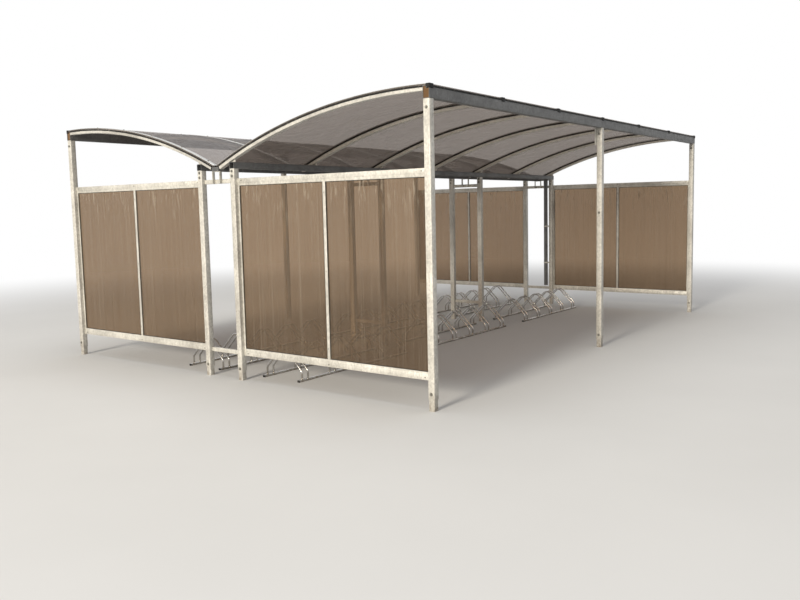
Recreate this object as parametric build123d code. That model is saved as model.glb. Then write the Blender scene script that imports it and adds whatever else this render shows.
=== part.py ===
from build123d import *
import math
import os

# Double bike shelter: two arched half roofs fall to a shared gutter, over square posts.
# X runs across, Y along the gutter, Z up. The origin is on the ground at the centre.

# Posts and their telescopic feet, in millimetres
post = 60
post_wall = 4
foot_fit = 0.3
foot_wall = 3
foot_show = 90
foot_overlap = 160

# Plan of the shelter
panel_width = 2100
module_count = 3
valley_gap = 390

# Beams and cross rails
outer_post_top = 2375
outer_beam_height = 95
inner_beam_height = 60
beam_wall = 4
rail_height = 40
rail_depth = 25
rail_wall = 2

# Arched roof
roof_radius = 5300
crest_inset = 135
rib_count = 7
rib_height = 40
rib_width = 50
rib_end_x = 48
layer_fit = 0.3
sheet_thick = 10
sheet_gap = 20
sheet_end_x = 20
cover_thick = 3
cover_tab = 30
saddle_thick = 8
saddle_inset = 10

# Gutter and its brackets
gutter_side_gap = 2
gutter_sheet_gap = 4
gutter_wall = 2
gutter_height = 40
bracket_leg = 6
bracket_depth = 30
bracket_plate = 4
bracket_rise = 69

# Downpipe beside the right back inner post
pipe_diameter = 60
pipe_wall = 2
pipe_fit = 0.3
pipe_post_gap = 5
pipe_end_inset = 40
pipe_bottom = 300
outlet_margin = 3
clip_heights = (660, 1230)
clip_tall = 20
clip_thick = 2
clip_lap = 30
clip_sides = 12

# End wall panels
panel_bottom = 233
glazing_thick = 10
bead_lip = 4
bead_tall = 25
bead_side = 20
glazing_fit = 0.3
mullion_width = 30
mullion_web = 4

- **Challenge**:
Print the listing above in full, exactly as it is.

- **Completed exercise**:
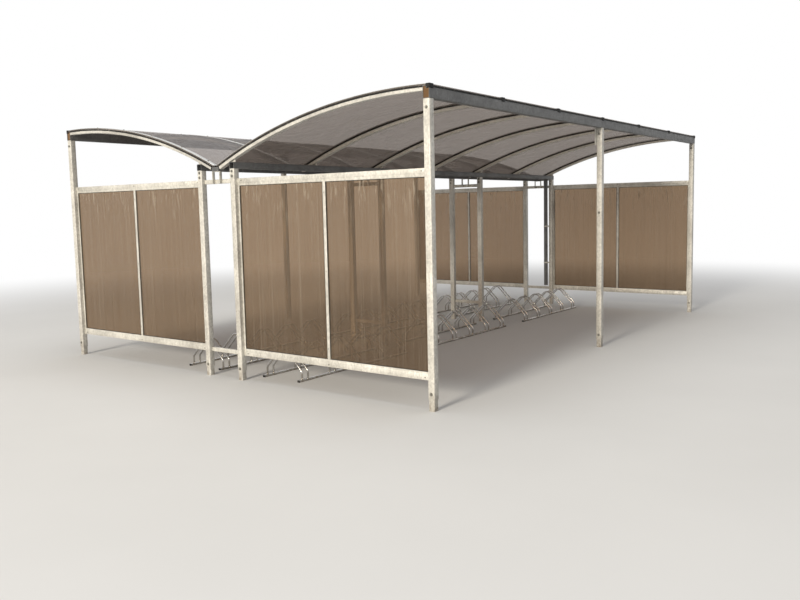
Recreate this object as parametric build123d code. That model is saved as model.glb. Then write the Blender scene script that imports it and adds whatever else this render shows.
=== part.py ===
from build123d import *
import math
import os

# Double bike shelter: two arched half roofs fall to a shared gutter, over square posts.
# X runs across, Y along the gutter, Z up. The origin is on the ground at the centre.

# Posts and their telescopic feet, in millimetres
post = 60
post_wall = 4
foot_fit = 0.3
foot_wall = 3
foot_show = 90
foot_overlap = 160

# Plan of the shelter
panel_width = 2100
module_count = 3
valley_gap = 390

# Beams and cross rails
outer_post_top = 2375
outer_beam_height = 95
inner_beam_height = 60
beam_wall = 4
rail_height = 40
rail_depth = 25
rail_wall = 2

# Arched roof
roof_radius = 5300
crest_inset = 135
rib_count = 7
rib_height = 40
rib_width = 50
rib_end_x = 48
layer_fit = 0.3
sheet_thick = 10
sheet_gap = 20
sheet_end_x = 20
cover_thick = 3
cover_tab = 30
saddle_thick = 8
saddle_inset = 10

# Gutter and its brackets
gutter_side_gap = 2
gutter_sheet_gap = 4
gutter_wall = 2
gutter_height = 40
bracket_leg = 6
bracket_depth = 30
bracket_plate = 4
bracket_rise = 69

# Downpipe beside the right back inner post
pipe_diameter = 60
pipe_wall = 2
pipe_fit = 0.3
pipe_post_gap = 5
pipe_end_inset = 40
pipe_bottom = 300
outlet_margin = 3
clip_heights = (660, 1230)
clip_tall = 20
clip_thick = 2
clip_lap = 30
clip_sides = 12

# End wall panels
panel_bottom = 233
glazing_thick = 10
bead_lip = 4
bead_tall = 25
bead_side = 20
glazing_fit = 0.3
mullion_width = 30
mullion_web = 4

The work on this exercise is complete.